Persian carpet is a symbol of Iranian garden, which has pools, streams, trees, flowers and walls that surround the garden.
Iranian garden illustrates heaven and the Persian carpets are inspired by the Iranian gardens. It is said that paradises are the big and ancient Iranian gardens, which consisted of seven walls, where enemies could not enter the fortified areas.
The seven walls are the carpet border designs. One of the walls is wider than the sixth others. The border design is decorated with different kinds of animals and plants. The streams on the four corners of the garden are being illustrated in the Persian carpet as the most internal border of it, which is a stream stemming from the central pool and the main rivers.
The design of the garden carpet was called “Golestan” or “Golzar” during the Safavid dynasty.
According to carpet researcher Ali Hozuri, the Golestan design dates back to the second millennium BC, and there are only 20 ancient garden design carpets around the world.
Many Persian carpet designs are considered as the Golestan design, including “Lachak” and “Toranj,” which have their roots in Golestan design.
During the Safavid era, the art of carpet weaving had been given importance; so, the art could be upgraded and some carpet weaving workshops were founded in Kashan, Isfahan and Tabriz.

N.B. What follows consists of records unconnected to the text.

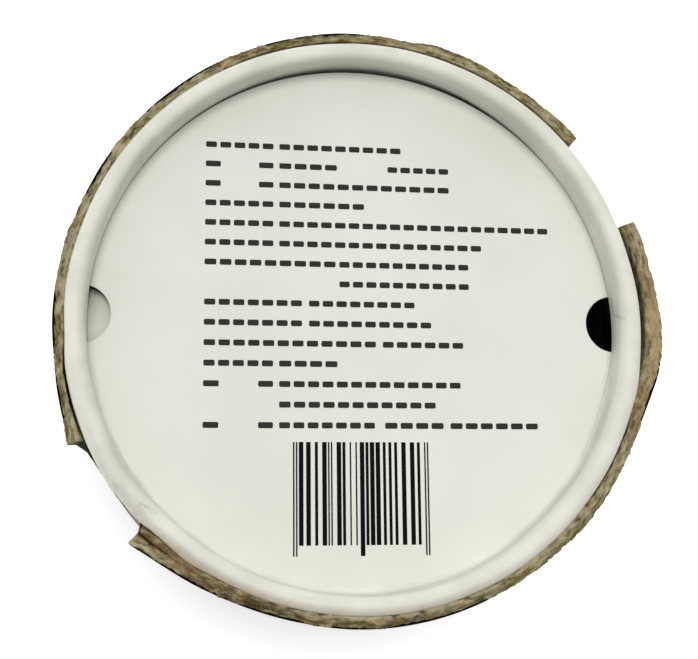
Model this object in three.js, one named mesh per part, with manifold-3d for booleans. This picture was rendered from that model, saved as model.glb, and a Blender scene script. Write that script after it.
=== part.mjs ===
// A round paperboard tea carton, shut, standing on its lid with the underside up.
//
// Millimetres, +Z up. The origin is the middle of the lid's flat outer face, at z = 0.
// +X runs along the lines printed on the bottom card, through both of the card's
// half-moon finger holes. Azimuths are in degrees, turning from +X towards +Y.

import * as THREE from "three";
import { mergeVertices } from "three/addons/utils/BufferGeometryUtils.js";
import Module from "manifold-3d";

const wasm = await Module();
wasm.setup();

// ---- driving dimensions ------------------------------------------------------------

const overallHeight = 58;
const turnSteps = 96; // facets round the carton
const fitGap = 0.3; // paper against paper

const lidRadius = 54.1; // outside of the lid's wall, well below its raw edge
const lidWall = 1.5;
const lidPanel = 2; // board of the lid's flat face
const lidCorner = 0.6; // worn edge round the flat face
const lidEdgeDrop = 1.6; // the lid's raw edge lies this far below the crown of the rim
const edgeSwell = 0.6; // the raw board is swollen outwards at its edge
const edgeSwellHeight = 3;

const thumbNotchWidth = 18.9;
const thumbNotchAzimuths = [30.3, 214.8];
const thumbNotchSteps = 20;

const rimWidth = 2.9; // rolled rim of the base tube
const rimRadius = 52.2; // outside of the rolled rim
const rimHeight = 4.2; // straight outer side of the rolled rim
const rimSteps = 8;
const tubeRadius = 51.9; // outside of the base tube below its rim
const recessDepth = 6.8; // from the crown of the rim to the bottom card

const cardThickness = 0.8;
const backingThickness = 0.6;
const fingerHoleRadius = 5.4;
const fingerHoleCentre = 49.4; // from the axis, so that the card's edge halves the hole
const pocketDepth = 14; // dark space under the open finger hole

// Where the worn paper stands out of round near the underside. Each lean is greatest at
// its azimuth and falls off as exp(-(angle / reach) ** power). The inner face of the
// lid's wall follows the given share of it.
const leanHeight = 16;
const lidLeans = [
  { azimuth: -1, reach: 17, power: 3, size: 2.15, innerShare: 0.35 },
  { azimuth: 20.4, reach: 8, power: 1, size: 0.7, innerShare: 0.5 },
  { azimuth: 40.2, reach: 8, power: 1, size: 0.3, innerShare: 0.5 },
  { azimuth: 204.8, reach: 7, power: 1, size: 1, innerShare: 1 },
  { azimuth: 224.6, reach: 10, power: 1, size: 2.2, innerShare: 0 },
];
const rimLeans = [
  { azimuth: 212, reach: 8, power: 2, size: 0.9, innerShare: 1 },
  { azimuth: 250, reach: 25, power: 4, size: -0.3, innerShare: 1 },
];

// ---- heights and radii that follow ---------------------------------------------------

const lidEdgeHeight = overallHeight - lidEdgeDrop;
const lidInnerRadius = lidRadius - lidWall;
const rimTubeRadius = rimWidth / 2;
const rimCentreRadius = rimRadius - rimTubeRadius;
const rimCentreHeight = overallHeight - rimTubeRadius;
const recessRadius = rimRadius - rimWidth;
const cardRadius = recessRadius - fitGap;
const cardTop = overallHeight - recessDepth;
const backingTop = cardTop - cardThickness - fitGap;
const contentsTop = backingTop - backingThickness - fitGap;
const thumbNotchRadius = thumbNotchWidth / 2;

// ---- solids and booleans ---------------------------------------------------------------

// Closed mesh to solid: position alone is kept, so that shared vertices merge.
function toSolid(geometry) {
  const bare = geometry.index ? geometry.toNonIndexed() : geometry.clone();
  bare.deleteAttribute("normal");
  bare.deleteAttribute("uv");
  const merged = mergeVertices(bare, 1e-4);
  return new wasm.Manifold(
    new wasm.Mesh({
      numProp: 3,
      vertProperties: new Float32Array(merged.attributes.position.array),
      triVerts: new Uint32Array(merged.index.array),
    }),
  );
}

function toGeometry(solid) {
  const mesh = solid.getMesh();
  const geometry = new THREE.BufferGeometry();
  geometry.setAttribute("position", new THREE.BufferAttribute(mesh.vertProperties, 3));
  geometry.setIndex(new THREE.BufferAttribute(mesh.triVerts, 1));
  geometry.computeVertexNormals();
  return geometry;
}

// A [radius, height] profile turned about Z.
function turned(profile) {
  const points = profile.map(([radius, height]) => new THREE.Vector2(radius, height));
  const geometry = new THREE.LatheGeometry(points, turnSteps);
  geometry.rotateX(Math.PI / 2);
  return geometry;
}

// An upright cylinder with its foot at the given height.
function disc(radius, bottom, thickness) {
  const geometry = new THREE.CylinderGeometry(radius, radius, thickness, turnSteps);
  geometry.rotateX(Math.PI / 2);
  geometry.translate(0, 0, bottom + thickness / 2);
  return geometry;
}

// ---- worn, out-of-round paper ------------------------------------------------------------

function angleBetween(a, b) {
  return Math.abs(((((a - b) % 360) + 540) % 360) - 180);
}

// Sum of the leans at an azimuth, for the outer face or for the inner one.
function leanAt(leans, azimuth, inner) {
  return leans.reduce((total, lean) => {
    const fall = (angleBetween(azimuth, lean.azimuth) / lean.reach) ** lean.power;
    return total + lean.size * Math.exp(-fall) * (inner ? lean.innerShare : 1);
  }, 0);
}

// Leans the top of a turned wall in or out. The lean grows with the square of the height
// within leanHeight of the edge. Points inside splitRadius belong to the inner face.
function leanWall(geometry, leans, edgeHeight, splitRadius) {
  const position = geometry.attributes.position;
  for (let i = 0; i < position.count; i += 1) {
    const radius = Math.hypot(position.getX(i), position.getY(i));
    const rise = (position.getZ(i) - edgeHeight + leanHeight) / leanHeight;
    if (rise > 0 && radius > 0) {
      const azimuth = THREE.MathUtils.radToDeg(Math.atan2(position.getY(i), position.getX(i)));
      const lean = leanAt(leans, azimuth, radius < splitRadius) * Math.min(rise, 1) ** 2;
      const scale = (radius + lean) / radius;
      position.setX(i, position.getX(i) * scale);
      position.setY(i, position.getY(i) * scale);
    }
  }
  return geometry;
}

// ---- lid ---------------------------------------------------------------------------------

function lidProfile() {
  const swellFoot = lidEdgeHeight - edgeSwellHeight;
  return [
    [0, 0],
    [lidRadius - lidCorner, 0],
    [lidRadius, lidCorner],
    [lidRadius, lidEdgeHeight - leanHeight],
    [lidRadius, lidEdgeHeight - (leanHeight * 2) / 3],
    [lidRadius, lidEdgeHeight - leanHeight / 3],
    [lidRadius, swellFoot],
    [lidRadius + edgeSwell, swellFoot + edgeSwellHeight * 0.7],
    [lidRadius + edgeSwell, lidEdgeHeight - 0.2],
    [lidRadius + edgeSwell - 0.2, lidEdgeHeight],
    [lidInnerRadius, lidEdgeHeight],
    [lidInnerRadius, lidEdgeHeight - leanHeight / 3],
    [lidInnerRadius, lidEdgeHeight - (leanHeight * 2) / 3],
    [lidInnerRadius, lidEdgeHeight - leanHeight],
    [lidInnerRadius, lidPanel],
    [0, lidPanel],
  ];
}

// A round bar laid through the wall at the raw edge: it cuts one half-round thumb notch.
function thumbNotchCutter(azimuth) {
  const reach = lidWall * 6;
  const bar = new THREE.CylinderGeometry(
    thumbNotchRadius,
    thumbNotchRadius,
    reach,
    thumbNotchSteps * 2,
  );
  bar.rotateZ(Math.PI / 2);
  bar.translate(lidRadius, 0, lidEdgeHeight);
  bar.rotateZ(THREE.MathUtils.degToRad(azimuth));
  return toSolid(bar);
}

function makeLid() {
  const splitRadius = lidRadius - lidWall / 2;
  const shell = leanWall(turned(lidProfile()), lidLeans, lidEdgeHeight, splitRadius);
  const cutters = thumbNotchAzimuths.map(thumbNotchCutter);
  return cutters.reduce((solid, cutter) => solid.subtract(cutter), toSolid(shell));
}

// ---- base tube with its rolled rim and the packed inside ---------------------------------

function baseProfile() {
  const bottom = lidPanel + fitGap;
  const profile = [
    [0, bottom],
    [tubeRadius, bottom],
    [tubeRadius, overallHeight - leanHeight],
    [tubeRadius, rimCentreHeight - rimHeight],
  ];
  for (let step = 0; step <= rimSteps; step += 1) {
    const angle = (Math.PI * step) / rimSteps;
    profile.push([
      rimCentreRadius + rimTubeRadius * Math.cos(angle),
      rimCentreHeight + rimTubeRadius * Math.sin(angle),
    ]);
  }
  profile.push([recessRadius, contentsTop], [0, contentsTop]);
  return profile;
}

// The half-moon that a finger hole leaves inside a round card.
function halfMoon(side, cardLimit, bottom, thickness) {
  const hole = new THREE.CylinderGeometry(
    fingerHoleRadius,
    fingerHoleRadius,
    thickness,
    thumbNotchSteps * 2,
  );
  hole.rotateX(Math.PI / 2);
  hole.translate(side * fingerHoleCentre, 0, bottom + thickness / 2);
  return toSolid(hole).intersect(toSolid(disc(cardLimit, bottom, thickness)));
}

function makeBase() {
  const tube = leanWall(turned(baseProfile()), rimLeans, overallHeight, 0);
  const pocket = halfMoon(1, cardRadius, contentsTop - pocketDepth, pocketDepth + 1);
  return toSolid(tube).subtract(pocket);
}

// ---- cards -------------------------------------------------------------------------------

// A round card with a half-moon finger hole cut into its edge on each given side.
function makeCard(top, thickness, sides) {
  const bottom = top - thickness;
  return sides.reduce(
    (solid, side) => solid.subtract(halfMoon(side, cardRadius + 1, bottom - 1, thickness + 2)),
    toSolid(disc(cardRadius, bottom, thickness)),
  );
}

// ---- the carton --------------------------------------------------------------------------

function part(name, solid, color, roughness) {
  const material = new THREE.MeshStandardMaterial({ color, roughness, metalness: 0 });
  const mesh = new THREE.Mesh(toGeometry(solid), material);
  mesh.name = name;
  return mesh;
}

const carton = new THREE.Group();
carton.name = "tea_carton";
carton.add(
  part("lid_shell", makeLid(), 0x857a55, 0.85),
  part("base_tube", makeBase(), 0xe4e4dc, 0.6),
  part("backing_card", makeCard(backingTop, backingThickness, [1]), 0xc3c4b8, 0.8),
  part("bottom_card", makeCard(cardTop, cardThickness, [-1, 1]), 0xe3e4dc, 0.65),
);

export default carton;
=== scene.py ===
"""A shut round paperboard tea carton, lid down and underside up, dressed round its frame.

Shapes are worked out in millimetres in the frame's axes, and add_piece turns them into
Blender's metres. Azimuths are in degrees, turning from +X towards +Y. A turned piece is a
stack of loops, one point an azimuth, so every array is shaped (loop, azimuth, 3).
"""

import math
from types import SimpleNamespace

import bpy
import numpy as np
from bpy.props import FloatProperty, FloatVectorProperty, IntProperty, PointerProperty
from mathutils import Matrix, Vector


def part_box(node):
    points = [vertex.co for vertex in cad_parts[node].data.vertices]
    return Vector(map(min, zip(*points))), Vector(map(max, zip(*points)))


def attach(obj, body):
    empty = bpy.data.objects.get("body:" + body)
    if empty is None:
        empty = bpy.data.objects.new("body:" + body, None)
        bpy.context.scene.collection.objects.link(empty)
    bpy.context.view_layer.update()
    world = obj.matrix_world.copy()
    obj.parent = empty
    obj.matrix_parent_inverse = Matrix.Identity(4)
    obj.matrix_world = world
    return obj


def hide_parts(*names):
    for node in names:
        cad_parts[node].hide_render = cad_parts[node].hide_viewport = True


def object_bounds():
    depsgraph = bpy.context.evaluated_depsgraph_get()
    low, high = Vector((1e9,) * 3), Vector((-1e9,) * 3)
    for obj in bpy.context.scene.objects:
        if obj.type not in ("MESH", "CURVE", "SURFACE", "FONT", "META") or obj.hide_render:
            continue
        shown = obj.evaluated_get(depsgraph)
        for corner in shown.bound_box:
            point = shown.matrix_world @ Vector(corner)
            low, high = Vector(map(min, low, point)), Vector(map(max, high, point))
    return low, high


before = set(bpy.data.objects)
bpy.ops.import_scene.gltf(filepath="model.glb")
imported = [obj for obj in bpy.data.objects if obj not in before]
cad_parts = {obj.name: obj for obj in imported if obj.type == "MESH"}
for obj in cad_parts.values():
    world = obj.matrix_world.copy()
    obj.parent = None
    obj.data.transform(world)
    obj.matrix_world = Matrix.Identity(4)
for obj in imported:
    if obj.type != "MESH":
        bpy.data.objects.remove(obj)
CAD_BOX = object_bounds()

bl_info = {
    "name": "Round tea carton",
    "version": (1, 0, 0),
    "blender": (4, 5, 0),
    "location": "3D View > Sidebar > Tea Carton",
    "description": "Builds a shut round tea carton, lid down, round its packed frame",
    "category": "Add Mesh",
}

MM = 0.001
BODY = "root"

CARD_LOW, CARD_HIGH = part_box("bottom_card")
BACKING_LOW, BACKING_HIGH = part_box("backing_card")

# Where the worn paper stands out of round near the underside: azimuth, reach in degrees,
# power, size, and the share of it that the wall's inner face follows.
LID_LEANS = (
    (-1, 17, 3, 2.15, 0.35),
    (20.4, 8, 1, 0.7, 0.5),
    (40.2, 8, 1, 0.3, 0.5),
    (204.4, 7, 1, 1, 1),
    (224.2, 10, 1, 2.2, 0),
)
RIM_LEANS = (
    (212, 8, 2, 0.9, 1),
    (250, 25, 4, -0.3, 1),
)
# Finer wear of the board's outline, above all round the bulge and its kink.
EDGE_WEAR = (
    (16, 6, 2, 0.5, 0.48),
    (9, 8, 4, -0.32, 0),
    (326, 14, 4, 0.3, 0),
    (343.5, 5, 4, -0.2, 0),
    (356, 5, 2, 0.2, 0),
    (44, 7, 2, 0.25, 0),
    (69, 8, 6, 0.4, 0),
    (75.5, 2, 2, 0.2, 0),
    (82, 5, 2, -0.3, 0),
    (92, 58, 8, -0.36, 0),
    (110, 9, 2, -0.15, 0),
    (148, 27, 4, -0.36, 0),
    (158, 6, 4, -0.14, 0),
    (153, 9, 4, -0.18, 0),
    (203.6, 2.5, 2, 0.12, 0),
    (204.4, 0.8, 2, 0.2, 0),
    (178, 13, 4, -0.2, 0),
    (189, 5, 2, -0.15, 0),
    (219.9, 3.5, 8, -1.5, 1),
    (224.2, 2, 2, 0.3, 0),
    (262, 34, 6, 0.12, 0),
    (253, 12, 4, -0.24, 0),
)
# Where the raw edge stands higher than elsewhere.
EDGE_RISES = (
    (92, 58, 8, 0.6, 1),
)
# Where the board's inner edge is nipped against the rim: its share of the way there.
EDGE_NIPS = (
    (276, 51, 12, 1, 1),
    (334, 13, 6, 0.8, 1),
    (150, 36, 12, 0.95, 1),
)
# Where the board's inner edge is torn square instead of rounded.
SQUARE_EDGES = (
    (284, 48, 8, 1, 1),
    (150, 32, 8, 1, 1),
)
# The lid's wall is pressed in under the near notch, and just below its flared corner.
NOTCH_PRESS = (
    (214.8, 9.5, 6, -0.8, 0.7),
)
CORNER_PRESS = (
    (223.2, 3.4, 4, -0.9, 1),
)
# Where the rolled rim bellies out towards the board, and where it hangs back.
RIM_BELLIES = (
    (262, 60, 6, 0.55, 1),
    (182, 16, 4, 0.35, 1),
    (188, 8, 4, -0.16, 1),
    (197, 10, 4, 0.6, 1),
    (222, 3.5, 2, 0.3, 1),
    (234.5, 4, 2, 0.35, 1),
    (347, 24, 6, 0.42, 1),
    (346.5, 4, 2, 0.3, 1),
    (62, 14, 2, -0.3, 1),
)
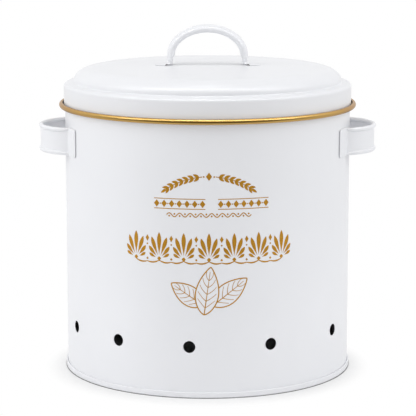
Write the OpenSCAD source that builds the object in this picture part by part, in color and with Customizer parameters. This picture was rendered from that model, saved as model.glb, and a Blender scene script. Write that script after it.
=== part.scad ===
// Round kitchen storage bin for root vegetables, in white coated sheet steel.
// A lift-off lid with a gold trim ring slips over the wall's rolled top edge.
// Millimetres. Origin on the table under the bin's centre, +Z up, front towards -Y.

/* [Body] */
// Outside diameter of the wall
body_d = 240; // [210:1:280]
// Height from the table to the top of the wall's rolled edge
body_h = 241.3; // [232:0.1:300]
// Thickness of the wall's sheet steel
wall_t = 0.6; // [0.5:0.1:0.9]
// Diameter of the roll that stiffens the wall's top edge
roll_d = 3; // [2.6:0.1:4]
// Width of the upright seam strip inside the back of the wall
seam_w = 5; // [3:0.5:8]
// How far the seam strip stands inside the wall
seam_t = 0.6; // [0.4:0.1:1]

/* [Base] */
// Thickness of the base's sheet steel
base_t = 0.6; // [0.5:0.1:0.9]
// Height of the band that folds up round the wall's foot
band_h = 5; // [4.2:0.1:8]
// How far that band stands proud of the wall
band_out = 1.4; // [1.2:0.1:2.5]
// Height of the bottom panel's underside above the table
panel_z = 3.6; // [2:0.1:5]
// Gap in the seam between the base and the wall's foot
seam_gap = 0.05; // [0.03:0.01:0.15]

/* [Vents] */
// Diameter of one vent hole
vent_d = 9.8; // [6:0.1:14]
// Height of the vent holes' centres
vent_z = 42.1; // [25:0.1:80]
// Angle of each front vent from the front, in degrees, positive to the right
front_vents = [-65.6, -37.2, -7, 25.2, 59.9];
// Number of vents spread evenly over the rest of the wall
back_vents = 6; // [3:1:8]

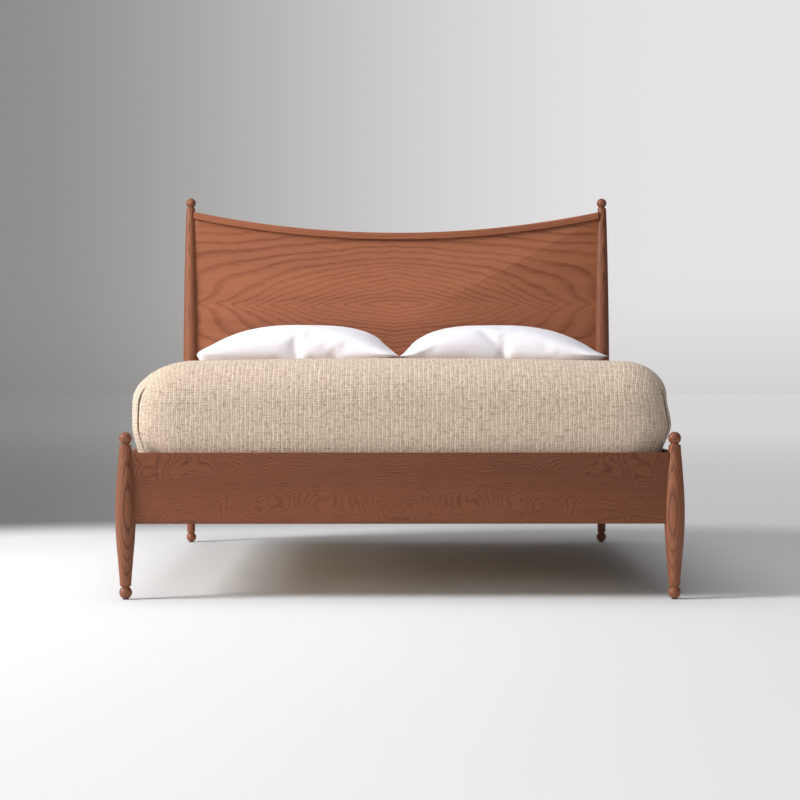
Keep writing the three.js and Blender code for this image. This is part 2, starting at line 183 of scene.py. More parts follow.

Numerous carpets were weaved to be used in palaces or to be gifted to other countries.
Bijan Arbabi, a university professor and researcher of the impact of the Iranian garden on a Persian carpet, underlined that the Iranian garden has been illustrated in Persian carpets directly and indirectly, and that garden is a cultural phenomenon, which has been demonstrated both in carpet and other traditional arts.
The academic is of the opinion that the Iranian artists’ attention to Concepts of aesthetics helped the art of Persian carpet weaving become one of the best handwoven carpets throughout the globe.
Mehdi Ebrahimi, a professor at the Art University of Isfahan, said carpets woven in Isfahan province focus on flowers and designs left behind from the Safavid era, adding that the color and design of Isfahan carpets have not changed over time.